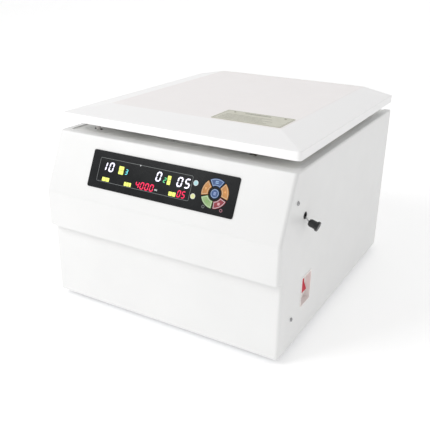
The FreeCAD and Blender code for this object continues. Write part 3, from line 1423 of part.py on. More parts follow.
def case_screws():
    """Every screw on the outside of the case, each with a cross recess."""
    screws = []
    for head, shank in side_screw_shapes(SCREW_SHANK) + rear_screw_shapes(SCREW_SHANK):
        outward = (head.CenterOfMass - shank.CenterOfMass).normalize()
        face = head.CenterOfMass + outward * SCREW_HEAD_HEIGHT / 2
        crown = [e for e in head.Edges if e.isClosed() and near((middle(e) - face).dot(outward), 0)]
        head = head.makeFillet(SCREW_CROWN_RADIUS, crown)
        screws.append(without(joined([head, shank]), cross_recess(face, outward)))
    return grouped(screws)


# ---------------------------------------------------------------- fan and inlet
def fan_axis(radius, start, end):
    """Round bar on the fan's axis, between two distances back."""
    return rod(radius, Vector(FAN_X, start, FAN_Z), Vector(FAN_X, end, FAN_Z))


def fan_struts():
    """Flat bars from the motor disc to the duct."""
    struts = []
    for n in range(FAN_STRUTS):
        strut = box(
            FAN_X + FAN_HUB - PAST,
            FAN_X + FAN_BORE + PAST,
            FAN_FRONT,
            FAN_FRONT + FAN_DISC,
            FAN_Z - FAN_STRUT_HALF,
            FAN_Z + FAN_STRUT_HALF,
        )
        strut.rotate(Vector(FAN_X, 0, FAN_Z), Y_AXIS, 90 + n * 360.0 / FAN_STRUTS)
        struts.append(strut)
    return struts


def fan_frame():
    """Square fan frame: round duct, corner screw lugs, motor disc and three struts."""
    half = FAN_SIZE / 2
    back = REAR - SHEET
    frame = box(FAN_X - half, FAN_X + half, FAN_FRONT, back, FAN_Z - half, FAN_Z + half)
    frame = rounded(frame, FAN_CORNER_RADIUS, lambda e: runs_along(e, Y_AXIS))
    frame = frame.cut(fan_axis(FAN_BORE, FAN_FRONT - PAST, back + PAST))
    disc = fan_axis(FAN_HUB, FAN_FRONT, FAN_FRONT + FAN_DISC)
    post = fan_axis(FAN_POST, FAN_FRONT, FAN_FRONT + FAN_BOSS)
    offsets = (-FAN_SCREW_OFFSET, FAN_SCREW_OFFSET)
    holes = [
        rod(
            SCREW_SHANK,
            Vector(FAN_X + a, back - FAN_SCREW_DEPTH, FAN_Z + b),
            Vector(FAN_X + a, back + PAST, FAN_Z + b),
        )
        for a in offsets
        for b in offsets
    ]
    return without(joined([frame, disc, post] + fan_struts()), holes)


def fan_impeller():
    """Hub cup with seven slanted blades, turning on the frame's post."""
    front = FAN_FRONT + FAN_DISC + FAN_DISC_GAP
    back = REAR - SHEET - FAN_BACK_GAP
    hub = fan_axis(FAN_HUB, front, back)
    hub = rounded(hub, FAN_HUB_EDGE_RADIUS, lambda e: near(middle(e).y, back))
    bore = fan_axis(FAN_POST + RUNNING_GAP, front - PAST, FAN_FRONT + FAN_BOSS + SLIDING_GAP)
    low, high = front + FAN_BLADE_MARGIN, back - FAN_BLADE_MARGIN
    root = FAN_Z + FAN_HUB - FAN_BLADE_MARGIN
    lean, half = FAN_BLADE_LEAN, FAN_BLADE_HALF
    points = [
        Vector(FAN_X - lean - half, low, root),
        Vector(FAN_X - lean + half, low, root),
        Vector(FAN_X + lean + half, high, root),
        Vector(FAN_X + lean - half, high, root),
    ]
    pieces = [hub]
    for n in range(FAN_BLADES):
        blade = prism(points, Vector(0, 0, FAN_Z + FAN_TIP - root - PAST))
        blade.rotate(Vector(FAN_X, 0, FAN_Z), Y_AXIS, n * 360.0 / FAN_BLADES)
        pieces.append(blade)
    return joined(pieces).cut(bore)


def fan_guard():
    """Wire finger guard: rings on four spokes that end at the screws."""
    rings = [
        Part.makeTorus(radius, GUARD_WIRE, Vector(FAN_X, REAR + GUARD_RING_LEVEL, FAN_Z), Y_AXIS)
        for radius in GUARD_RINGS
    ]
    centre = Vector(FAN_X, REAR + GUARD_WIRE, FAN_Z)
    reach = FAN_SCREW_OFFSET * math.sqrt(2) - SCREW_HEAD - GUARD_SCREW_GAP
    spokes = []
    for n in range(GUARD_SPOKES):
        turn = math.radians((n + 0.5) * 360.0 / GUARD_SPOKES)
        across = Vector(math.cos(turn), 0, math.sin(turn))
        spokes.append(rod(GUARD_WIRE, centre + across * GUARD_SPOKE_START, centre + across * reach))
    return joined(rings + spokes)


def inlet_block(half_w, half_h, y0, y1, middle_z=INLET_Z):
    """Block centred on the inlet, between two distances back."""
    return box(INLET_X - half_w, INLET_X + half_w, y0, y1, middle_z - half_h, middle_z + half_h)


def inlet_blades(back):
    """Three flat contact blades in the inlet's recess."""
    blades = []
    for x, z in INLET_BLADES:
        blade = inlet_block(
            INLET_BLADE_HALF_WIDTH,
            INLET_BLADE_HALF_HEIGHT,
            back - RECESS_DEPTH - PAST,
            back - INLET_BLADE_INSET,
            INLET_Z - RECESS_DROP + z,
        )
        blade.translate(Vector(x, 0, 0))
        blades.append(blade)
    return blades


def fuse_drawer(back):
    """Fuse drawer above the recess, with a finger notch at its top."""
    middle_z = INLET_Z + DRAWER_RISE
    drawer = inlet_block(
        DRAWER_HALF_WIDTH,
        DRAWER_HALF_HEIGHT,
        back - DRAWER_DEPTH - DRAWER_GAP,
        back + DRAWER_PROUD,
        middle_z,
    )
    notch = box(
        INLET_X - DRAWER_NOTCH_HALF,
        INLET_X + DRAWER_NOTCH_HALF,
        back - DRAWER_NOTCH_DEPTH,
        back + PAST,
        middle_z + DRAWER_NOTCH_RISE,
        middle_z + DRAWER_HALF_HEIGHT + PAST,
    )
    return drawer.cut(notch)


def power_inlet():
    """Appliance inlet with three blades in its recess, and a fuse drawer above it."""
    flange_half_w, flange_half_h, flange = INLET_FLANGE
    back = REAR + flange
    plate = inlet_block(flange_half_w, flange_half_h, REAR, back)
    plate = rounded(plate, INLET_CORNER_RADIUS, lambda e: runs_along(e, Y_AXIS))
    body = inlet_block(
        INLET_WIDTH / 2 - INLET_GAP, INLET_HEIGHT / 2 - INLET_GAP, REAR - INLET_BODY_DEPTH, REAR
    )
    recess_z = INLET_Z - RECESS_DROP
    recess = inlet_block(RECESS_HALF_WIDTH, RECESS_HALF_HEIGHT, back - RECESS_DEPTH, back + PAST, recess_z)
    recess = chamfered(
        recess, RECESS_CHAMFER, lambda e: runs_along(e, Y_AXIS) and middle(e).z > recess_z
    )
    drawer_gap = inlet_block(
        DRAWER_HALF_WIDTH + DRAWER_GAP,
        DRAWER_HALF_HEIGHT + DRAWER_GAP,
        back - DRAWER_DEPTH,
        back + PAST,
        INLET_Z + DRAWER_RISE,
    )
    shell = without(joined([plate, body]), [recess, drawer_gap])
    return joined([shell, fuse_drawer(back)] + inlet_blades(back))


# ---------------------------------------------------------------- electronics
def drive_board():
    """Motor drive board on four pillars, with its large parts."""
    top = BOARD_Z + BOARD_THICKNESS
    pieces = [box(BOARD_X0, BOARD_X1, BOARD_Y0, BOARD_Y1, BOARD_Z, top)]
    for x in (BOARD_X0 + PILLAR_INSET, BOARD_X1 - PILLAR_INSET):
        for y in (BOARD_Y0 + PILLAR_INSET, BOARD_Y1 - PILLAR_INSET):
            pieces.append(upright(PILLAR_RADIUS, x, y, CASE_BOTTOM + SHEET, BOARD_Z))
    for x, y in CAPACITORS:
        pieces.append(upright(CAPACITOR_RADIUS, x, y, top, top + CAPACITOR_HEIGHT))
    for x0, x1, y0, y1, height in (TRANSFORMER, TERMINAL_BLOCK):
        pieces.append(box(x0, x1, y0, y1, top, top + height))
    return joined(pieces)


def heat_sink():
    """Finned block at the back of the drive board."""
    low = BOARD_Z + BOARD_THICKNESS
    base_top = low + SINK_BASE
    pieces = [box(SINK_X0, SINK_X1, SINK_Y0, SINK_Y1, low, base_top)]
    pitch = (SINK_X1 - SINK_X0 - SINK_FIN_WIDTH) / (SINK_FINS - 1)
    for n in range(SINK_FINS):
        x = SINK_X0 + n * pitch
        pieces.append(
            box(x, x + SINK_FIN_WIDTH, SINK_Y0, SINK_Y1, base_top, base_top + SINK_FIN_HEIGHT)
        )
    return joined(pieces)


# ---------------------------------------------------------------- export
def all_nodes():
    """Every node's name and shape."""
    nodes = {
        "base_pan": base_pan(),
        "rubber_feet": rubber_feet(),
        "housing_wrap": housing_wrap(),
        "lower_front_panel": lower_front_panel(),
        "rear_panel": rear_panel(),
        "top_deck": top_deck(),
        "deck_seal": deck_seal(),
        "chamber_bowl": chamber_bowl(),
        "shaft_boot": shaft_boot(),
        "motor_plate": motor_plate(),
        "vibration_dampers": vibration_dampers(),
        "motor_can": motor_can(),
        "motor_end_caps": motor_end_caps(),
        "motor_bearings": motor_bearings(),
        "motor_shaft": motor_shaft(),
        "motor_magnet": motor_magnet(),
        "rotor_yoke": rotor_yoke(),
        "trunnion_pins": trunnion_pins(),
        "rotor_nut": rotor_nut(),
        "lid_shell": lid_shell(),
        "lid_liner": lid_liner(),
        "lid_striker": lid_striker(),
        "lid_label": lid_label(),
        "label_rivets": label_rivets(),
        "hinge_deck_leaves": hinge_deck_leaves(),
        "hinge_lid_leaves": hinge_lid_leaves(),
        "hinge_pins": hinge_pins(),
        "lock_body": lock_body(),
        "lock_bolt": lock_bolt(),
        "lid_switch_bushing": lid_switch_bushing(),
        "lid_switch_plunger": lid_switch_plunger(),
        "control_panel": on_panel(control_panel()),
        "display_board": on_panel(display_board()),
        "digit_modules": on_panel(digit_modules()),
        "key_centre": on_panel(key_centre()),
        "switch_body": switch_body(),
        "rocker": rocker(),
        "release_grommet": release_grommet(),
        "release_wire": release_wire(),
        "release_knob": release_knob(),
        "case_screws": case_screws(),
        "fan_frame": fan_frame(),
        "fan_impeller": fan_impeller(),
        "fan_guard": fan_guard(),
        "power_inlet": power_inlet(),
        "drive_board": drive_board(),
        "heat_sink": heat_sink(),
    }
    for name in KEY_ANGLES:
        nodes[name] = on_panel(key_cap(name))
    for n in range(BUCKETS):
        nodes["bucket_%d" % (n + 1)] = turned(bucket(), n * BUCKET_TURN)
        nodes["bucket_cushion_%d" % (n + 1)] = turned(cushion(), n * BUCKET_TURN)
    return nodes


def main():
    os.makedirs("parts", exist_ok=True)
    for name, shape in all_nodes().items():
        if not shape.isValid() or not shape.Solids:
            raise ValueError("bad solid: " + name)
        shape.exportStep("parts/" + name + ".step")
        print(name, len(shape.Solids), round(shape.Volume / 1000.0, 1))


main()
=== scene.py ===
"""Looks of a benchtop laboratory centrifuge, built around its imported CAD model.

Metres, in the model's own frame: +X to the operator's right, +Y to the back, +Z up.
"""
import json
import math

import bmesh
import bpy
from mathutils import Matrix, Vector


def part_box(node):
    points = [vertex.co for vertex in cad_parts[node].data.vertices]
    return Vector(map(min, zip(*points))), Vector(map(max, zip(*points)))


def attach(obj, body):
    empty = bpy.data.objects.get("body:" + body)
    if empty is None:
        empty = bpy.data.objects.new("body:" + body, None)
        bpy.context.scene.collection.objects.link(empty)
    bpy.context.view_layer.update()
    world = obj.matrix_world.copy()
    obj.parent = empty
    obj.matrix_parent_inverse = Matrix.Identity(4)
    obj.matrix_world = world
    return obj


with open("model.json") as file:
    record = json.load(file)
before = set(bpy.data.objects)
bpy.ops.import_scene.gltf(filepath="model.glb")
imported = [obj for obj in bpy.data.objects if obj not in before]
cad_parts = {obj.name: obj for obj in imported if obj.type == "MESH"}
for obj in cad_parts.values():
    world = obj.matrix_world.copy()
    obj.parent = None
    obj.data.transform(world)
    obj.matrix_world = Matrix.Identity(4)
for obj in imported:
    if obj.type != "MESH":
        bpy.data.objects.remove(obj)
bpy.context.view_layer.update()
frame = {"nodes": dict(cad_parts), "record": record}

nodes = frame["nodes"]
MM = 0.001

# ---------------------------------------------------------------- places read from the frame
label_low, label_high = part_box("lid_label")
rear_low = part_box("rear_panel")[0]
bowl_low, bowl_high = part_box("chamber_bowl")
ROTOR_CENTRE = (bowl_low + bowl_high) / 2


def main_face(node, roughly):
    """The direction and the outermost level of a node's largest flat face that looks roughly that way."""
    areas = {}
    for polygon in nodes[node].data.polygons:
        if polygon.normal.dot(roughly) > 0.8:
            key = tuple(round(c, 3) for c in polygon.normal)
            areas[key] = areas.get(key, 0) + polygon.area
    direction = Vector(max(areas, key=areas.get)).normalized()
    level = max(direction.dot(v.co) for v in nodes[node].data.vertices)
    return direction, level


def plane_of(node, roughly, up, corner):
    """Flat axes on a node's main face: x across, y up, z outwards, with the origin at a box corner."""
    out, level = main_face(node, roughly)
    across = Vector(up).cross(out).normalized()
    upwards = out.cross(across)
    start = across * across.dot(corner)
    low = min(upwards.dot(v.co) for v in nodes[node].data.vertices)
    origin = start + upwards * low + out * level
    place = Matrix((across, upwards, out)).transposed().to_4x4()
    place.translation = origin
    return place


PANEL = plane_of("control_panel", Vector((0, -0.9, 0.4)), (0, 0, 1), Vector((0, 0, 0)))
LABEL = plane_of("lid_label", Vector((0, 0, 1)), (0, 1, 0), label_low)
REAR = plane_of("rear_panel", Vector((0, 1, 0)), (0, 0, 1), Vector((0, 0, 0)))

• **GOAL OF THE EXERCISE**
The line with "turned(cushion(), n * BUCKET_TURN)" marks the start and the line with "record = json.load(file)" marks the end; transcribe every line in that stretch, unchanged.

• **TASK SOLUTION**
        nodes["bucket_cushion_%d" % (n + 1)] = turned(cushion(), n * BUCKET_TURN)
    return nodes


def main():
    os.makedirs("parts", exist_ok=True)
    for name, shape in all_nodes().items():
        if not shape.isValid() or not shape.Solids:
            raise ValueError("bad solid: " + name)
        shape.exportStep("parts/" + name + ".step")
        print(name, len(shape.Solids), round(shape.Volume / 1000.0, 1))


main()
=== scene.py ===
"""Looks of a benchtop laboratory centrifuge, built around its imported CAD model.

Metres, in the model's own frame: +X to the operator's right, +Y to the back, +Z up.
"""
import json
import math

import bmesh
import bpy
from mathutils import Matrix, Vector


def part_box(node):
    points = [vertex.co for vertex in cad_parts[node].data.vertices]
    return Vector(map(min, zip(*points))), Vector(map(max, zip(*points)))


def attach(obj, body):
    empty = bpy.data.objects.get("body:" + body)
    if empty is None:
        empty = bpy.data.objects.new("body:" + body, None)
        bpy.context.scene.collection.objects.link(empty)
    bpy.context.view_layer.update()
    world = obj.matrix_world.copy()
    obj.parent = empty
    obj.matrix_parent_inverse = Matrix.Identity(4)
    obj.matrix_world = world
    return obj


with open("model.json") as file:
    record = json.load(file)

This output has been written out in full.